• [Problem details] Return, exactly as written, the run of lines that begins at the line containing "braid_left_rim();" and ends at the line containing "point = shown.matrix_world". Nothing outside that run belongs in the answer.

• [Given data]

•••

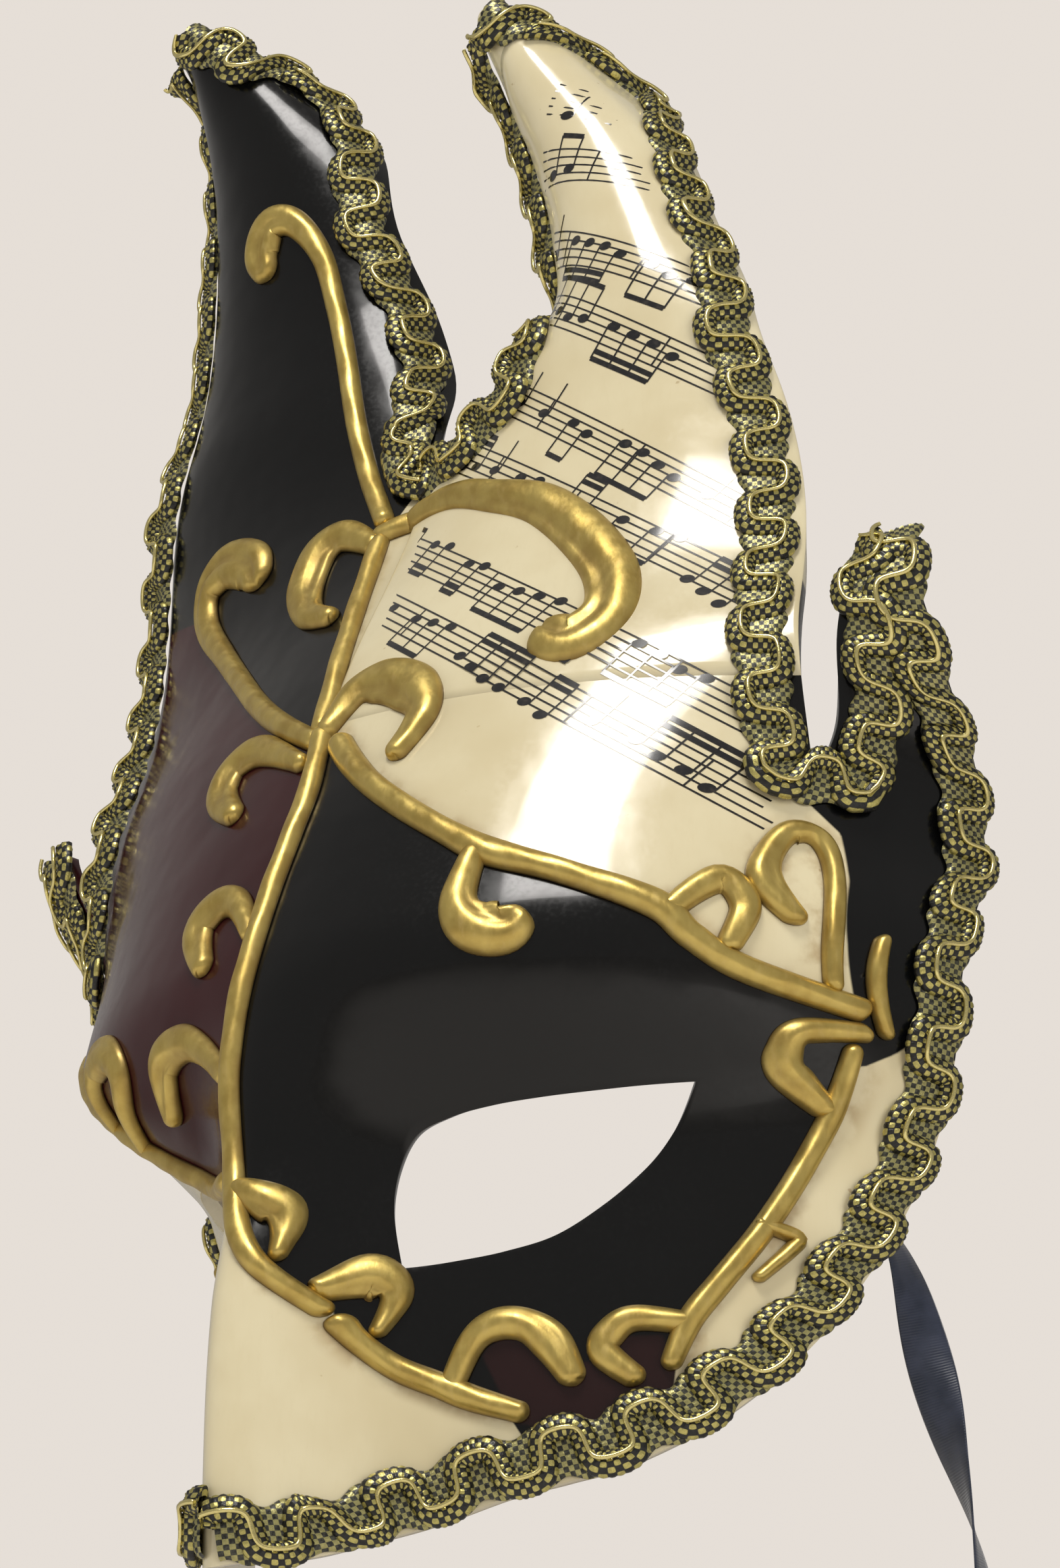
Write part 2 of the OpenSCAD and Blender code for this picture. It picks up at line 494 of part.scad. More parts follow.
// Fixing patches, glued inside the shell over the ends of the ribbon.
PATCH_MID = [60, 5];
PATCH_W = 12;
PATCH_ROWS = 5;
PATCH_COLS = 4;
module ribbon_patch(side) {
    mid = [side * real_x(PATCH_MID.x), real_z(PATCH_MID.y)];
    grid = [for (r = [0:PATCH_ROWS])
        let(p = mid + [0, (r / PATCH_ROWS - 0.5) * patch_l])
        [for (i = [0:PATCH_COLS]) walk(p, [1, 0], (i / PATCH_COLS - 0.5) * PATCH_W)]];
    lines = [
        [0, 0, 0, PATCH_COLS],
        [0, PATCH_COLS, PATCH_ROWS, PATCH_COLS],
        [PATCH_ROWS, PATCH_COLS, PATCH_ROWS, 0],
        [PATCH_ROWS, 0, 0, 0]
    ];
    top = -shell_t - glue_gap;
    color("tan")
        sheet([[grid, true, lines]], top, top - patch_t);
}
module ribbon_patch_right() { ribbon_patch(1); }
module ribbon_patch_left() { ribbon_patch(-1); }

// The right ribbon leaves its patch, hangs behind the rim and below the
// face, and the rest of its length is folded into a hank held by a tie.
RIBBON_POINTS = [[55.2, -15.2, 2], [57.2, -13, -2], [60.2, -10.6, -6], [62.8, -8.8, -11], [64, -7.4, -16],
    [64.4, -6, -21], [65, -5.2, -26], [66, -4.6, -32], [67.2, -4, -39], [68.4, -3.2, -46],
    [69.2, -2.6, -53], [69.4, -2.4, -58], [69.4, -2.4, -61.7]];
RIBBON_SIDES = 10;
function ring(p, d, r, n) =
    let(u = unit(cross([0, 1, 0], d)), v = cross(d, u))
    [for (i = [0:n - 1]) p + r * (cos(360 * i / n) * u + sin(360 * i / n) * v)];
module tube(path, r, n) {
    m = len(path);
    points = [for (k = [0:m - 1])
        each ring(path[k], unit(path[min(m - 1, k + 1)] - path[max(0, k - 1)]), r, n)];
    sides = [for (k = [0:m - 2], i = [0:n - 1])
        let(a = k * n + i, b = k * n + (i + 1) % n)
        each [[a, a + n, b], [b, a + n, b + n]]];
    polyhedron(
        points,
        concat([[for (i = [0:n - 1]) i]], [[for (i = [n - 1:-1:0]) (m - 1) * n + i]], sides),
        convexity = 4
    );
}
module ribbon() {
    color("midnightblue")
        tube(RIBBON_POINTS, ribbon_w / 2, RIBBON_SIDES);
}

// The hank stands on end below the last point of the ribbon.
HANK_DROP = 0.3;
HANK_FN = 32;
TIE_H = 5;
TIE_T = 1;
last_point = RIBBON_POINTS[len(RIBBON_POINTS) - 1];
hank_mid = [last_point.x, last_point.y, last_point.z - HANK_DROP - hank_l / 2];
module ribbon_hank() {
    color("midnightblue")
        translate(hank_mid)
            rotate([90, 0, 0])
                linear_extrude(ribbon_w, center = true)
                    hull()
                        for (side = [-1, 1])
                            translate([0, side * (hank_l - hank_w) / 2])
                                circle(d = hank_w, $fn = HANK_FN);
}
module ribbon_tie() {
    inner = [hank_w + 2 * glue_gap, ribbon_w + 2 * glue_gap];
    color("black")
        translate(hank_mid)
            linear_extrude(TIE_H, center = true)
                difference() {
                    square([inner.x + 2 * TIE_T, inner.y + 2 * TIE_T], center = true);
                    square(inner, center = true);
                }
}

shell();
score_paper();
braid_centre_valley();
braid_right_valley();
braid_left_valley();
braid_right_rim();
braid_left_rim();
scroll_centre_vine();
scroll_nose_leaf();
scroll_bridge_bud();
scroll_lower_vine();
scroll_lower_arch_inner();
scroll_lower_arch_outer();
scroll_cheek_vine();
scroll_cheek_leaf();
scroll_temple_curl();
scroll_heart();
scroll_side_spray();
scroll_brow_vine();
scroll_brow_curl_inner();
scroll_brow_curl_outer();
scroll_forehead_leaf();
scroll_forehead_stem();
scroll_forehead_spiral();
scroll_horn();
scroll_horn_curl();
scroll_left_branch();
scroll_left_curl_high();
scroll_left_curl_middle();
scroll_left_curl_low();
scroll_left_brow_vine();
scroll_left_brow_curl();
scroll_left_cheek_vine();
scroll_left_lower_vine();
ribbon_patch_right();
ribbon_patch_left();
ribbon();
ribbon_hank();
ribbon_tie();
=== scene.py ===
# %% [markdown]
# # A Venetian mask with a crown of four horns
# A papier-mache half mask, lacquered and gilded, edged with gimp braid and tied on with a satin
# ribbon.  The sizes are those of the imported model: every visible piece is laid on the same surface,
# which is written below as one function of x and z.

# %% Load the frame
import math
import bpy
import numpy as np
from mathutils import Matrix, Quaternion, Vector


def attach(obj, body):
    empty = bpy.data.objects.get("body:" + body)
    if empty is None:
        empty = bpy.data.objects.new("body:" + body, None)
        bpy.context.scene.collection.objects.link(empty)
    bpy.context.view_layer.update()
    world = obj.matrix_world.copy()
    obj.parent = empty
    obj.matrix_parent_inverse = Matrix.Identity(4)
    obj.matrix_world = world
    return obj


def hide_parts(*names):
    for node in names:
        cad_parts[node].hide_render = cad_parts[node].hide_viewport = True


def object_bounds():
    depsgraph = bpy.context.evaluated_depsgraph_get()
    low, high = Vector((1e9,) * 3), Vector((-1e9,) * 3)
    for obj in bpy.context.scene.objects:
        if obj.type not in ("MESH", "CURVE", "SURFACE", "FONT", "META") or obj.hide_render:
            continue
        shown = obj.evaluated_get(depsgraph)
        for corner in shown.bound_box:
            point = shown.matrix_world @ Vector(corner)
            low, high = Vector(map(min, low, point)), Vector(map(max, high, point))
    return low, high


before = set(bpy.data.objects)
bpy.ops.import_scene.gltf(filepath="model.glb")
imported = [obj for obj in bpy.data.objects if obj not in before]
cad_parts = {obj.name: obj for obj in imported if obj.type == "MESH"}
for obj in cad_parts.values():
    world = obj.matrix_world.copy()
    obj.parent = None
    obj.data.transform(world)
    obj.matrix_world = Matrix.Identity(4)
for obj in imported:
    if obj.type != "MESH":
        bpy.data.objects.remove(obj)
cad_low, cad_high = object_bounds()
scene = bpy.context.scene
scene.view_settings.view_transform = "Standard"
MM = 0.001
print("frame", len(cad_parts), "nodes", [round(v, 3) for v in (cad_high - cad_low)])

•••

• [Response]
braid_left_rim();
scroll_centre_vine();
scroll_nose_leaf();
scroll_bridge_bud();
scroll_lower_vine();
scroll_lower_arch_inner();
scroll_lower_arch_outer();
scroll_cheek_vine();
scroll_cheek_leaf();
scroll_temple_curl();
scroll_heart();
scroll_side_spray();
scroll_brow_vine();
scroll_brow_curl_inner();
scroll_brow_curl_outer();
scroll_forehead_leaf();
scroll_forehead_stem();
scroll_forehead_spiral();
scroll_horn();
scroll_horn_curl();
scroll_left_branch();
scroll_left_curl_high();
scroll_left_curl_middle();
scroll_left_curl_low();
scroll_left_brow_vine();
scroll_left_brow_curl();
scroll_left_cheek_vine();
scroll_left_lower_vine();
ribbon_patch_right();
ribbon_patch_left();
ribbon();
ribbon_hank();
ribbon_tie();
=== scene.py ===
# %% [markdown]
# # A Venetian mask with a crown of four horns
# A papier-mache half mask, lacquered and gilded, edged with gimp braid and tied on with a satin
# ribbon.  The sizes are those of the imported model: every visible piece is laid on the same surface,
# which is written below as one function of x and z.

# %% Load the frame
import math
import bpy
import numpy as np
from mathutils import Matrix, Quaternion, Vector


def attach(obj, body):
    empty = bpy.data.objects.get("body:" + body)
    if empty is None:
        empty = bpy.data.objects.new("body:" + body, None)
        bpy.context.scene.collection.objects.link(empty)
    bpy.context.view_layer.update()
    world = obj.matrix_world.copy()
    obj.parent = empty
    obj.matrix_parent_inverse = Matrix.Identity(4)
    obj.matrix_world = world
    return obj


def hide_parts(*names):
    for node in names:
        cad_parts[node].hide_render = cad_parts[node].hide_viewport = True


def object_bounds():
    depsgraph = bpy.context.evaluated_depsgraph_get()
    low, high = Vector((1e9,) * 3), Vector((-1e9,) * 3)
    for obj in bpy.context.scene.objects:
        if obj.type not in ("MESH", "CURVE", "SURFACE", "FONT", "META") or obj.hide_render:
            continue
        shown = obj.evaluated_get(depsgraph)
        for corner in shown.bound_box:
            point = shown.matrix_world @ Vector(corner)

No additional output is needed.